When I spoke with Food Chains director Sanjay Rawal for this series, we both agreed it made sense to look at the conventionally grown tomato as our “text.” The fruit, after all, is a legible object—with a little training, you can see the ways supply-chain practices are written all across its (artificially-ripened) skin. In our conversation, he close-reads America’s grocery-store staple, exploring the implications of practices that dictate the tomato’s shape, size, color, taste, and price.
Food Chains—narrated by Forest Whitaker, executive produced by Eva Longoria—is in theaters now.
Sanjay Rawal: I grew up in the East Bay, in a very urban setting. And yet the tomato fields were always close by: In my hometown San Leandro, Del Monte had its main breeding and research station in the U.S. Up until the late '80s, Del Monte was the second-largest tomato-processing company in the world. They were pretty much a ubiquitous brand in vegetables, from bananas and beans to canned goods and tomatoes.
My father worked for Del Monte as a breeder, and sometimes in the summer he’d bring me and my friends to work with him. My earliest memories of agriculture involved riding my BMX bike up and down rows of tomato crops. Whenever you needed a snack, there was stuff on the vines. The Del Monte fruits tasted great—they were being bred for good taste, which was my father’s speciality. I never grew up with a bad-tasting tomato. It wasn’t until I got to college, and ate food-service tomatoes for the first time, when I understood that not everybody was so lucky.
My degree is in molecular biology. When I graduated from Berkeley, I moved to New York to study with an Indian spiritual teacher named Sri Chinmoy. But you can’t really leave your past behind. While Sri Chinmoy was encouraging me to do human-rights work around the world, and I traveled to maybe 40 countries, my dad started his own agricultural genetics company. Since that’s my degree, he needed my help—and I began working with him on the side. It was a mom and pop operation, but we were known for good taste. Many of the varieties of tomatoes that are grown by Del Cabo, the organic varieties that you see in Trader Joe’s and Whole Foods, were developed by my dad.
But most of the tomatoes we eat aren’t bred for taste. They’re an industrial product, really—95 percent of the produce we eat in America comes from a massive supply chain with a lot of different nodes. It’s important to understand that, despite the power of the local food movement, large farmers’ markets only exist in major urban areas. Only 2 to 3 percent of our produce goes through those farmers’ market environments.

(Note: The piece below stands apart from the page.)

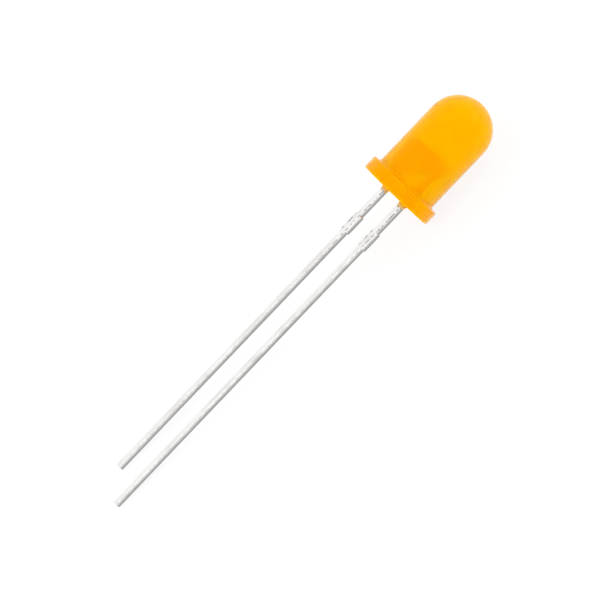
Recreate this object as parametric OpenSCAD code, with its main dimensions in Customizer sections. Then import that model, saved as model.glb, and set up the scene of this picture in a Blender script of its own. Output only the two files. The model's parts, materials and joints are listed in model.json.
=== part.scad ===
// Through hole LED with a round diffused lens, in millimetres.
// Each piece is drawn in the LED's own frame: Z is the lens axis towards the dome, z = 0 is the underside
// of the flange, and X runs from the cathode (minus) to the anode (plus) in the plane of the leads.
// at_rest() then lays the LED down as it comes to lie, on the flange's rim and the tips of both leads.

/* [Epoxy case] */
// Diameter of the barrel
barrel_d = 4.9; // [4.4:0.05:5.2]
// Height from the underside of the flange to the tip of the dome
case_h = 8.8; // [7.8:0.1:10]
// Height of the flange
flange_t = 1.05; // [0.9:0.05:1.5]
// How far the flange stands out from the barrel
flange_lip = 0.5; // [0.4:0.025:0.7]
// How far the flat on the cathode side stands out from the barrel
flat_step = 0.075; // [0.025:0.025:0.2]
// Radius of the fillet between the flange and the barrel
root_r = 0.18; // [0.1:0.02:0.24]
// Radius of the flange's upper edge
rim_r = 0.14; // [0.06:0.02:0.16]
// How far the epoxy creeps down each lead
skirt_h = 0.45; // [0.2:0.05:0.7]
// How far a skirt stands out from the lead's corners where it starts
skirt_w = 0.12; // [0.05:0.01:0.3]
// Thickness of a skirt's lower edge over the lead's corners
skirt_edge = 0.02; // [0.01:0.005:0.04]

/* [Leads] */
// Distance between the two leads' centres
pitch = 2.54; // [2.3:0.02:2.7]
// Width of a lead in the plane of the leads
lead_w = 0.45; // [0.4:0.01:0.56]
// Thickness of the sheet that both leads are stamped from
sheet_t = 0.4; // [0.36:0.01:0.56]
// Length of the cathode lead below the flange
cathode_l = 27.2; // [20:0.1:32]
// How much longer the anode lead is
anode_extra = 1.9; // [0.5:0.1:4]
// Distance from the flange down to the cut tie bar
bar_drop = 2.75; // [1.5:0.05:5]
// Length of a tie bar stub along the lead
bar_l = 1.55; // [0.8:0.05:2]
// How far a tie bar stub stands out from the lead
bar_stub = 0.14; // [0.06:0.02:0.3]
// Height of the anchors above the underside of the flange
anchor_z = 0.3; // [0.2:0.02:0.4]
// Height of an anchor
anchor_h = 0.6; // [0.4:0.05:0.7]
// How far an anchor stands out from the lead on each side
anchor_w = 0.16; // [0.08:0.02:0.24]
// Length of an anchor's slanted shoulders
anchor_slope = 0.12; // [0.04:0.02:0.18]

/* [Cathode anvil] */
// Height of the anvil's top
anvil_z = 4.05; // [3.6:0.05:4.6]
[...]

The rest of our produce, of course, goes through grocery stories—and grocery stores are built on their produce sections. The majority of profits come from the geographic perimeter of a stores: produce, meat and dairy, and now self-service hot-food bars. So the produce section is critically important. And market research shows that a produce section needs to be stocked with two things of high quality and constant quantity, year-round: bananas and tomatoes. If a market doesn’t have bananas and tomatoes, studies say, they’ll most likely lose the customer’s loyalty.